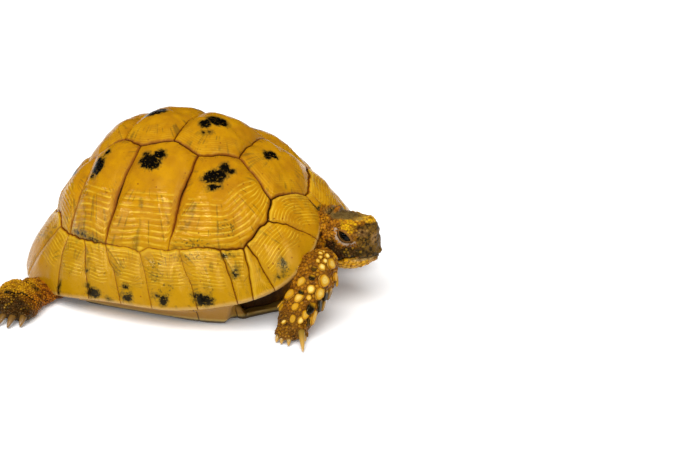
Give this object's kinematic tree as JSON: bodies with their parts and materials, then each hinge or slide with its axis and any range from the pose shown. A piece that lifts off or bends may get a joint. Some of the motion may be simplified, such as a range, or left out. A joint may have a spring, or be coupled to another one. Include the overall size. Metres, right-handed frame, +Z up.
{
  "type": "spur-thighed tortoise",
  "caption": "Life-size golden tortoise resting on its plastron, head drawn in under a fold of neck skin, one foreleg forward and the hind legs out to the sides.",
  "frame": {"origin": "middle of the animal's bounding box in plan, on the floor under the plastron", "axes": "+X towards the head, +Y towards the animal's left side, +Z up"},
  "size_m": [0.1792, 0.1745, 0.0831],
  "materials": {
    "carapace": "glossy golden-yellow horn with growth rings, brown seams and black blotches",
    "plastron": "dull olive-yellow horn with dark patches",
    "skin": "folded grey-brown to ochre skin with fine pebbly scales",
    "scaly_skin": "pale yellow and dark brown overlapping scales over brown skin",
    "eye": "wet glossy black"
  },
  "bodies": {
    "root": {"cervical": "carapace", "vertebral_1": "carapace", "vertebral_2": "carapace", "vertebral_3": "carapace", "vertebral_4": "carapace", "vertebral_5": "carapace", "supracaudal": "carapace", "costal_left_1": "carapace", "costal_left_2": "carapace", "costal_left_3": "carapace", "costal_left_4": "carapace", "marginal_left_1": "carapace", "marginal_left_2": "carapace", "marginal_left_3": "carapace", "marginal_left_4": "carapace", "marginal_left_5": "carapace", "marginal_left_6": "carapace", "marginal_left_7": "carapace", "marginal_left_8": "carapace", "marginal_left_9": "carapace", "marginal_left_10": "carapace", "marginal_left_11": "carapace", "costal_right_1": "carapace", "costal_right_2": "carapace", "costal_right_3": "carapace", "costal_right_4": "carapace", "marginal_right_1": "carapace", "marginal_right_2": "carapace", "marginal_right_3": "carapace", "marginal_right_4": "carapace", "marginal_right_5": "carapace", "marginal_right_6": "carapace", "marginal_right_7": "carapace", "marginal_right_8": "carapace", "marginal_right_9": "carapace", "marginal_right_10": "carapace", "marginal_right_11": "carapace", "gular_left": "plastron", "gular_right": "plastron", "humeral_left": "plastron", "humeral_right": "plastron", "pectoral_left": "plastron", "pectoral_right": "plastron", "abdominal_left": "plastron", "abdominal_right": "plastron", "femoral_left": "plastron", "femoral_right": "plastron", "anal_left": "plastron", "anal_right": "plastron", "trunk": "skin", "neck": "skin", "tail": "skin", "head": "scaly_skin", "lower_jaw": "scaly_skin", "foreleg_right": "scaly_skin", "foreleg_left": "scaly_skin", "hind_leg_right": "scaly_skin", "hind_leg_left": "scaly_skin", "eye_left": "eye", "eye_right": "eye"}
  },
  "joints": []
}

-- -- --

■ **Aim of the task**: Copy out all of the data exactly, leaving nothing out.

■ **Output for this task**:
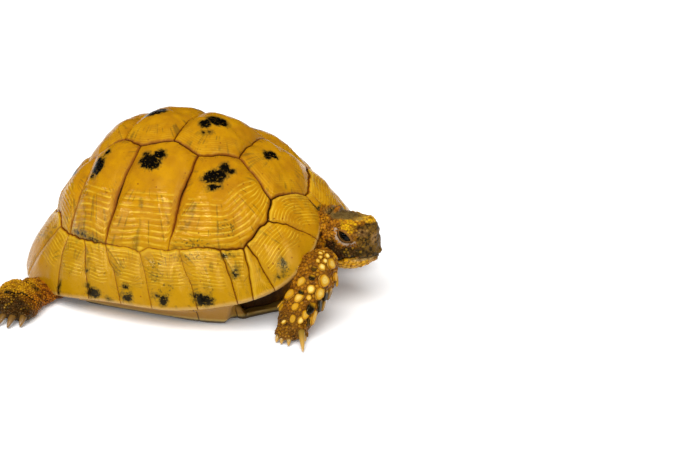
Give this object's kinematic tree as JSON: bodies with their parts and materials, then each hinge or slide with its axis and any range from the pose shown. A piece that lifts off or bends may get a joint. Some of the motion may be simplified, such as a range, or left out. A joint may have a spring, or be coupled to another one. Include the overall size. Metres, right-handed frame, +Z up.
{
  "type": "spur-thighed tortoise",
  "caption": "Life-size golden tortoise resting on its plastron, head drawn in under a fold of neck skin, one foreleg forward and the hind legs out to the sides.",
  "frame": {"origin": "middle of the animal's bounding box in plan, on the floor under the plastron", "axes": "+X towards the head, +Y towards the animal's left side, +Z up"},
  "size_m": [0.1792, 0.1745, 0.0831],
  "materials": {
    "carapace": "glossy golden-yellow horn with growth rings, brown seams and black blotches",
    "plastron": "dull olive-yellow horn with dark patches",
    "skin": "folded grey-brown to ochre skin with fine pebbly scales",
    "scaly_skin": "pale yellow and dark brown overlapping scales over brown skin",
    "eye": "wet glossy black"
  },
  "bodies": {
    "root": {"cervical": "carapace", "vertebral_1": "carapace", "vertebral_2": "carapace", "vertebral_3": "carapace", "vertebral_4": "carapace", "vertebral_5": "carapace", "supracaudal": "carapace", "costal_left_1": "carapace", "costal_left_2": "carapace", "costal_left_3": "carapace", "costal_left_4": "carapace", "marginal_left_1": "carapace", "marginal_left_2": "carapace", "marginal_left_3": "carapace", "marginal_left_4": "carapace", "marginal_left_5": "carapace", "marginal_left_6": "carapace", "marginal_left_7": "carapace", "marginal_left_8": "carapace", "marginal_left_9": "carapace", "marginal_left_10": "carapace", "marginal_left_11": "carapace", "costal_right_1": "carapace", "costal_right_2": "carapace", "costal_right_3": "carapace", "costal_right_4": "carapace", "marginal_right_1": "carapace", "marginal_right_2": "carapace", "marginal_right_3": "carapace", "marginal_right_4": "carapace", "marginal_right_5": "carapace", "marginal_right_6": "carapace", "marginal_right_7": "carapace", "marginal_right_8": "carapace", "marginal_right_9": "carapace", "marginal_right_10": "carapace", "marginal_right_11": "carapace", "gular_left": "plastron", "gular_right": "plastron", "humeral_left": "plastron", "humeral_right": "plastron", "pectoral_left": "plastron", "pectoral_right": "plastron", "abdominal_left": "plastron", "abdominal_right": "plastron", "femoral_left": "plastron", "femoral_right": "plastron", "anal_left": "plastron", "anal_right": "plastron", "trunk": "skin", "neck": "skin", "tail": "skin", "head": "scaly_skin", "lower_jaw": "scaly_skin", "foreleg_right": "scaly_skin", "foreleg_left": "scaly_skin", "hind_leg_right": "scaly_skin", "hind_leg_left": "scaly_skin", "eye_left": "eye", "eye_right": "eye"}
  },
  "joints": []
}